Monday, April 11, 2016

Another Step Forward in Studying Emotions

I study emotions; in myself and others. I analyze my feelings and look into the reasons and how to better myself. Why do I feel such and such, and if it’s a negative emotion, how can I change it. 

I talk with other people and in listening to them, I am curious about their emotions and how they handle stress. I want to know why people think they way they do, and not from a standpoint of right or wrong, but in trying to understand human being-ness.

A couple of weeks ago, someone asked if I had heard about Brene Brown. I hadn’t and I looked her up on the web and listened to one her TED seminar/videos. I was impressed. I immediately ordered three of her books: “I Thought It Was Just Me (But It Isn’t)” about shame, guilt, and empathy; “The Gifts of Imperfection” about embracing who you are; and “Daring Greatly” about courage and vulnerability.

I put them in order by their published dates with the first one in 2007, 2010, and 2012. Ah, this was during my time in Bradford when I had stepped back from self-study to promote my art and writing career. That explained why I hadn’t heard about her.

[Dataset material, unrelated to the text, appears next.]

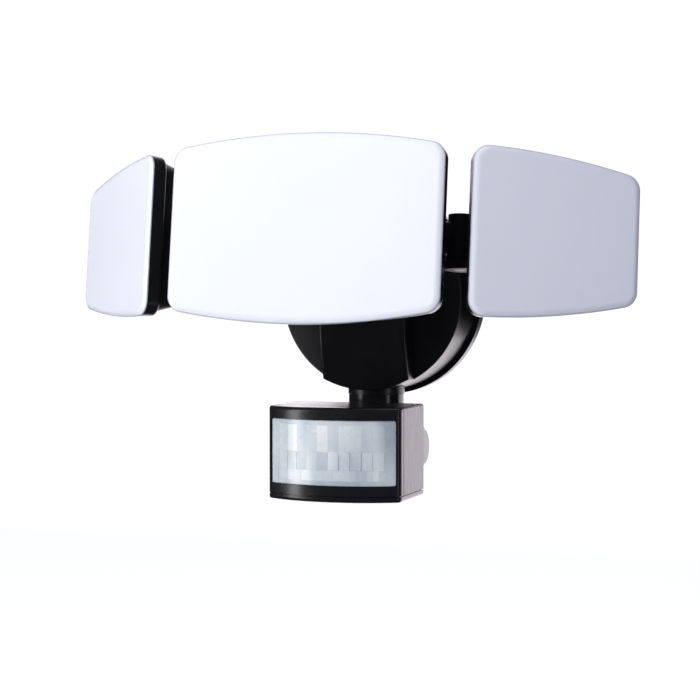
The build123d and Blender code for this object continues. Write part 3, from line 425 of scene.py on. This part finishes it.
# ---------------------------------------------------------------- sensor lens
# The window is moulded in thin milky polyethylene. Its upright facets each gather heat
# from one direction, in rows, inside a plain border that is held behind the frame.
lens_radius, lens_half_angle = 0.0719, math.radians(31.5)
lens_low, lens_high = -0.1075, -0.0695
lens_wall, lens_edge = 0.0010, 0.00008
lens_columns, border_columns = 24, 2
border_below, border_above = 0.0028, 0.0036
facet_inset, facet_rise = 0.00018, 0.00022
facet_lean = math.radians(4)
facet_nod = facet_lean / 3

# three rows of facets, from the short one at the bottom to the tall one, and how many of
# the window's columns a facet takes in each
short_height, middle_height = 0.0060, 0.0104
short_low = lens_low + border_below
middle_low = short_low + short_height
tall_low = middle_low + middle_height
lens_rows = (lens_low, short_low, middle_low, tall_low, lens_high - border_above, lens_high)
facet_columns = (1, 2, 2)


def select_faces(obj, wanted):
    """Selects in edit mode the faces that pass the test."""
    mesh = bmesh.from_edit_mesh(obj.data)
    for face in mesh.faces:
        face.select_set(wanted(face))
    bmesh.update_edit_mesh(obj.data)


def set_facet_light(obj, tone):
    """Writes a facet's painted light and shade, which stands for the light it catches, on the selected
    faces.
    """
    mesh = bmesh.from_edit_mesh(obj.data)
    painted_lights = mesh.faces.layers.float["facet painted light"]
    for face in mesh.faces:
        if face.select:
            face[painted_lights] = tone
    bmesh.update_edit_mesh(obj.data)


def lens_column(face):
    """Which upright column of the window a face lies in, from the left."""
    point = face.calc_center_median()
    turn = math.atan2(point.x, bow_centre_y - point.y) + lens_half_angle
    return int(turn / (2 * lens_half_angle) * lens_columns)


bpy.ops.mesh.primitive_grid_add(x_subdivisions=1, y_subdivisions=1, size=1)
lens = bpy.context.active_object
bpy.ops.object.mode_set(mode="EDIT")
lens_mesh = bmesh.from_edit_mesh(lens.data)
lens_mesh.faces.layers.float.new("facet painted light")
bmesh.ops.delete(lens_mesh, geom=lens_mesh.verts[:], context="VERTS")
column = [lens_mesh.verts.new(bow_point(lens_radius, -lens_half_angle, height)) for height in lens_rows]
for lower, upper in zip(column, column[1:]):
    lens_mesh.edges.new((lower, upper))
bmesh.update_edit_mesh(lens.data)
bpy.ops.mesh.select_all(action="SELECT")
bpy.ops.mesh.spin(steps=lens_columns, angle=-2 * lens_half_angle, center=(0, bow_centre_y, 0),
                  axis=(0, 0, 1))
bpy.ops.mesh.select_all(action="SELECT")
bpy.ops.mesh.normals_make_consistent(inside=False)
select_faces(lens, lambda face: face.normal.y > 0)
bpy.ops.mesh.flip_normals()

# each facet is raised a little inside its own outline, leans its own way and gets its own painted light
# and shade
lean = random.Random(4)
for low, high, width in zip(lens_rows[1:], lens_rows[2:-1], facet_columns):
    for first in range(border_columns, lens_columns - border_columns, width):
        select_faces(lens, lambda face: low < face.calc_center_median().z < high
                     and first <= lens_column(face) < first + width)
        set_facet_light(lens, lean.random())
        bpy.ops.mesh.inset(thickness=facet_inset, depth=facet_rise)
        turn = (first + width / 2) / lens_columns * 2 * lens_half_angle - lens_half_angle
        pivot = bow_point(lens_radius, turn, (low + high) / 2)
        bpy.ops.transform.rotate(value=lean.uniform(-facet_lean, facet_lean), orient_axis="Z",
                                 center_override=pivot)
        bpy.ops.transform.rotate(value=lean.uniform(-facet_nod, facet_nod), orient_axis="X",
                                 center_override=pivot)
settle(lens, "sensor_lens_facets")
wall = lens.modifiers.new("wall", "SOLIDIFY")
wall.thickness = lens_wall
wall.offset = -1
bpy.ops.object.modifier_apply(modifier="wall")
round_edges(lens, lens_edge, segments=2, angle=20)
bpy.ops.object.shade_smooth_by_angle(angle=math.radians(12))

# how much a facet's painted light and shade counts beside the slow cloud in the plastic
facet_light_share = 0.38
milky, tree, shader, place = new_material("milky polyethylene")
facet_painted_light = tree.nodes.new("ShaderNodeAttribute")
facet_painted_light.attribute_name = "facet painted light"
cloud = noise(tree, place, scale=55.0, detail=1.0, rough=0.4, stretch=(1.0, 0.2, 0.35))
tone = tree.nodes.new("ShaderNodeMath")
tone.operation = "MULTIPLY_ADD"
tree.links.new(facet_painted_light.outputs["Fac"], tone.inputs[0])
tone.inputs[1].default_value = facet_light_share
tree.links.new(spread(tree, cloud, low=0.0, high=0.5, start=0.38, end=0.62), tone.inputs[2])
# dark to light by the facets' painted light and shade, laid over the plastic's own cloud
tree.links.new(blend(tree, tone.outputs["Value"], (0.44, 0.505, 0.53), (0.92, 0.95, 0.90)),
               shader.inputs["Base Color"])
roughen(tree, shader, noise(tree, place, scale=120.0), low=0.22, high=0.34)
fine_ribs = noise(tree, place, scale=420.0, detail=1.0, stretch=(1.0, 0.2, 0.02))
relief(tree, shader, fine_ribs, strength=0.3, distance=0.00015)
shader.inputs["Subsurface Weight"].default_value = 0.2
shader.inputs["Subsurface Radius"].default_value = (0.002, 0.002, 0.0025)
shader.inputs["Subsurface Scale"].default_value = 0.5
lens.data.materials.append(milky)
dress(milky, "sensor_lens")
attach(lens, "sensor")
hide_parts("sensor_lens")

# ---------------------------------------------------------------- sensor boards
# Two small glass fibre boards with a green solder mask stand inside the sensor: one behind
# the window carries the heat sensor, and one over the dials carries what they turn.
green_mask = moulded_plastic("green solder mask", dark=(0.012, 0.10, 0.045), light=(0.02, 0.15, 0.07),
                             roughness=(0.28, 0.4), grain=900.0, depth=0.00003)
dress(green_mask, "sensor_board", "control_board")

# ---------------------------------------------------------------- floor, backdrop and room
# A white floor that keeps a shadow, and a bright sweep behind the light. The room in front
# of it is dark, so that black surfaces turned to the viewer stay black.
floor_size, floor_top = 14, -0.62
sweep_size, sweep_place = 7, (1.2, 3.2, 0)
room_tone, room_glow, room_in_mirrors = (0.87, 0.93, 1.32), 0.27, 0.03


def for_ray(tree, is_ray, strength, otherwise):
    """One strength for one kind of ray, and another for the rest."""
    pick = tree.nodes.new("ShaderNodeMix")
    pick.data_type = "FLOAT"
    tree.links.new(is_ray, pick.inputs["Factor"])
    pick.inputs["B"].default_value = strength
    if isinstance(otherwise, bpy.types.NodeSocket):
        tree.links.new(otherwise, pick.inputs["A"])
    else:
        pick.inputs["A"].default_value = otherwise
    return pick.outputs["Result"]


def glowing(name, tone, camera_glow, mirror_glow, glow_tone=(1, 1, 1)):
    """Matt card that glows by one amount to the camera and by another in reflections."""
    material, tree, shader, _ = new_material(name)
    shader.inputs["Base Color"].default_value = (*tone, 1)
    shader.inputs["Roughness"].default_value = 0.9
    shader.inputs["Specular IOR Level"].default_value = 0.0
    shader.inputs["Emission Color"].default_value = (*glow_tone, 1)
    ray = tree.nodes.new("ShaderNodeLightPath")
    mirrored = for_ray(tree, ray.outputs["Is Glossy Ray"], mirror_glow, 0.0)
    tree.links.new(for_ray(tree, ray.outputs["Is Camera Ray"], camera_glow, mirrored),
                   shader.inputs["Emission Strength"])
    return material


bpy.ops.mesh.primitive_plane_add(size=floor_size, location=(0, 0, floor_top))
floor = settle(bpy.context.active_object, "floor")
floor.data.materials.append(glowing("floor white", (0.86, 0.86, 0.87), camera_glow=0.75, mirror_glow=0.0))
floor.visible_glossy = False

bpy.ops.mesh.primitive_plane_add(size=sweep_size, location=sweep_place, rotation=(math.pi / 2, 0, 0))
sweep = settle(bpy.context.active_object, "backdrop")
sweep.data.materials.append(glowing("backdrop white", (0.0, 0.0, 0.0), camera_glow=1.06, mirror_glow=2.25,
                                    glow_tone=(1, 0.95, 1)))
sweep.visible_diffuse = False

world = bpy.data.worlds.new("studio")
bpy.context.scene.world = world
world.use_nodes = True
sky = world.node_tree
ray = sky.nodes.new("ShaderNodeLightPath")
background = sky.nodes["Background"]
sky.links.new(blend(sky, ray.outputs["Is Camera Ray"], room_tone, (1, 1, 1)), background.inputs["Color"])
seen = for_ray(sky, ray.outputs["Is Camera Ray"], 1.0, room_glow)
sky.links.new(for_ray(sky, ray.outputs["Is Glossy Ray"], room_in_mirrors, seen),
              background.inputs["Strength"])

# ---------------------------------------------------------------- studio lamps
# A front softbox lights the diffusers but shows in no gloss, a strip on each side draws the
# highlights on stem and case, and a large softbox overhead lights the upper faces.
lamp_aim = Vector((0, -0.1, 0))
flag_place, flag_size = (0.215, 0.06, 0.051), (0.30, 0.20)


def softbox(name, place, size, watts, lights, mirrored):
    """Area lamp turned to the light, that lights matt surfaces, shows in glossy ones, or both."""
    lamp = bpy.data.lights.new(name, "AREA")
    lamp.shape = "RECTANGLE"
    lamp.size, lamp.size_y = size
    lamp.energy = watts
    holder = bpy.data.objects.new(name, lamp)
    bpy.context.scene.collection.objects.link(holder)
    holder.location = place
    holder.rotation_euler = (lamp_aim - Vector(place)).to_track_quat("-Z", "Y").to_euler()
    holder.visible_diffuse = lights
    holder.visible_glossy = mirrored
    holder.visible_camera = False


softbox("front softbox", (-0.2, -0.85, 0.3), size=(0.45, 0.6), watts=4.3, lights=True, mirrored=False)
softbox("left strip", (-1.82, -1.42, 0.1), size=(0.42, 2.4), watts=22, lights=True, mirrored=True)
softbox("right strip", (2.0, -0.85, 0.0), size=(0.35, 2.4), watts=4.5, lights=False, mirrored=True)
softbox("top softbox", (0.1, -0.3, 1.9), size=(1.6, 1.2), watts=8, lights=True, mirrored=True)

# a black flag beside the canopy keeps the backdrop out of the drum's upper side
bpy.ops.mesh.primitive_plane_add(size=1, location=flag_place, rotation=(math.pi / 2, 0, 0))
flag = bpy.context.active_object
flag.scale = (*flag_size, 1)
settle(flag, "flag")
flag.data.materials.append(glowing("flag black", (0.0, 0.0, 0.0), camera_glow=0.0, mirror_glow=0.0))
flag.visible_camera = False
flag.visible_diffuse = False
flag.visible_shadow = False

# ---------------------------------------------------------------- camera
# The camera stands level with the light, to its right and a little over a metre away, with
# a long lens, so that the three heads keep nearly the same scale.
camera = bpy.data.objects.new("camera", bpy.data.cameras.new("camera"))
bpy.context.scene.collection.objects.link(camera)
camera.data.lens = 97.62
camera.data.sensor_width = 36.0
camera.location = (0.35977, -1.13760, 0.00677)
camera_aim = Vector((-0.32238, 0.94599, -0.03418))
camera.rotation_euler = camera_aim.to_track_quat("-Z", "Y").to_euler()
bpy.context.scene.camera = camera
bpy.context.scene.view_settings.view_transform = "Standard"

I began reading the first book. Some are things I already know, but there is quite a bit that I find refreshing and it’s bringing me into greater understanding of who, why, and what I am, and how I want to go forward with my life. This will also help me in dealing with others and it’s bringing out the healer in me. (Yes, many of the various studies from the past were in the healing arts.)

Shame is the big skeleton in our closets. Brown says no one is without it. It’s a teaching mechanism and it’s used as punishment that is used from the moment we are born. Shame is an emotion and because everyone feels and experiences it differently, the subject has been difficult to address. Plus, people are not comfortable talking about shame. They may eventually talk about all other emotions, but shame runs deep.

I grew up with low self-esteem. It has haunted my entire life. In my teens and 20s, I actually hated myself. It wasn’t until I started reading this book (and I’ll be turning 62 this summer) that I come to understand low self-esteem develops from shame. It’s the shame of never feeling good enough, of not being accepted by peers, of not fitting in, of being odd, ugly, fat, shy, that there is something wrong with me – the list can go on. 

There’s no one to blame. It’s something that gets ingrained in us. I’m sure if I could go back and ask my parents why they “shamed” me, they would be appalled I would think such a thing. That’s certainly not what most parents intend and, of course, I can’t help but think about my own kids…but I didn’t know back then. I didn’t understand any of this.

I’ve spent years overcoming the “old” me: taking many courses and workshops, doing a lot of self work, and learning to work towards what I want. I even went so far as changing my name to escape that old image. I have come a long way and I am not the Debbie of my past.

Poetry was my salvation. Poetry, writing, and art helped me find myself. The self work often comes in spurts. I will read or hear something and then I will think about it, write about; sometimes for weeks or months. There are times when I have to read or listen to a point over and over before I get it. And all the time, I am becoming a better person, a more self-assured person, and I am happy.

Now I am learning low self-esteem comes from shame and I’ve just touched the tip on this subject. This is a whole new territory to explore. I am in my first few days of writing about it and I’m excited (and a bit nervous) to see where this will take me. Goodness, how can one talk about shame? What will people think if I admit my secrets?

I already figured out that people’s unhappiness is what brings out anger, bullying, and such. Now I am starting to understand where the unhappiness comes from. Oh, not the exact issue because we are all different and all have different triggers. 

We may have similar stories and feelings, but it’s not exactly the same. I can’t tell you what you are feeling. I can only understand that you feel so. It’s not easy to put words to emotions and when people feel bad enough, they may act out in negative ways. 

So, how do we get better? It takes courage to even admit we are struggling. There is always that, “I don’t want to talk about it” stubbornness. What will happen when we do talk? Will others understand? Will they hate us or make fun of us?

There will be those who will deny similar feelings, but most will relate. It takes courage for all of us. We have to create a better world and that takes courage, admitting vulnerability, and empathy.

I have taken dozens of workshops, read hundreds of books, learned various meditations, and spent a lot of money on many self-help and healing classes. Poetry, writing, photography, and art were my salvation, but the self-study goes on. I’m excited to find where this next step will take me.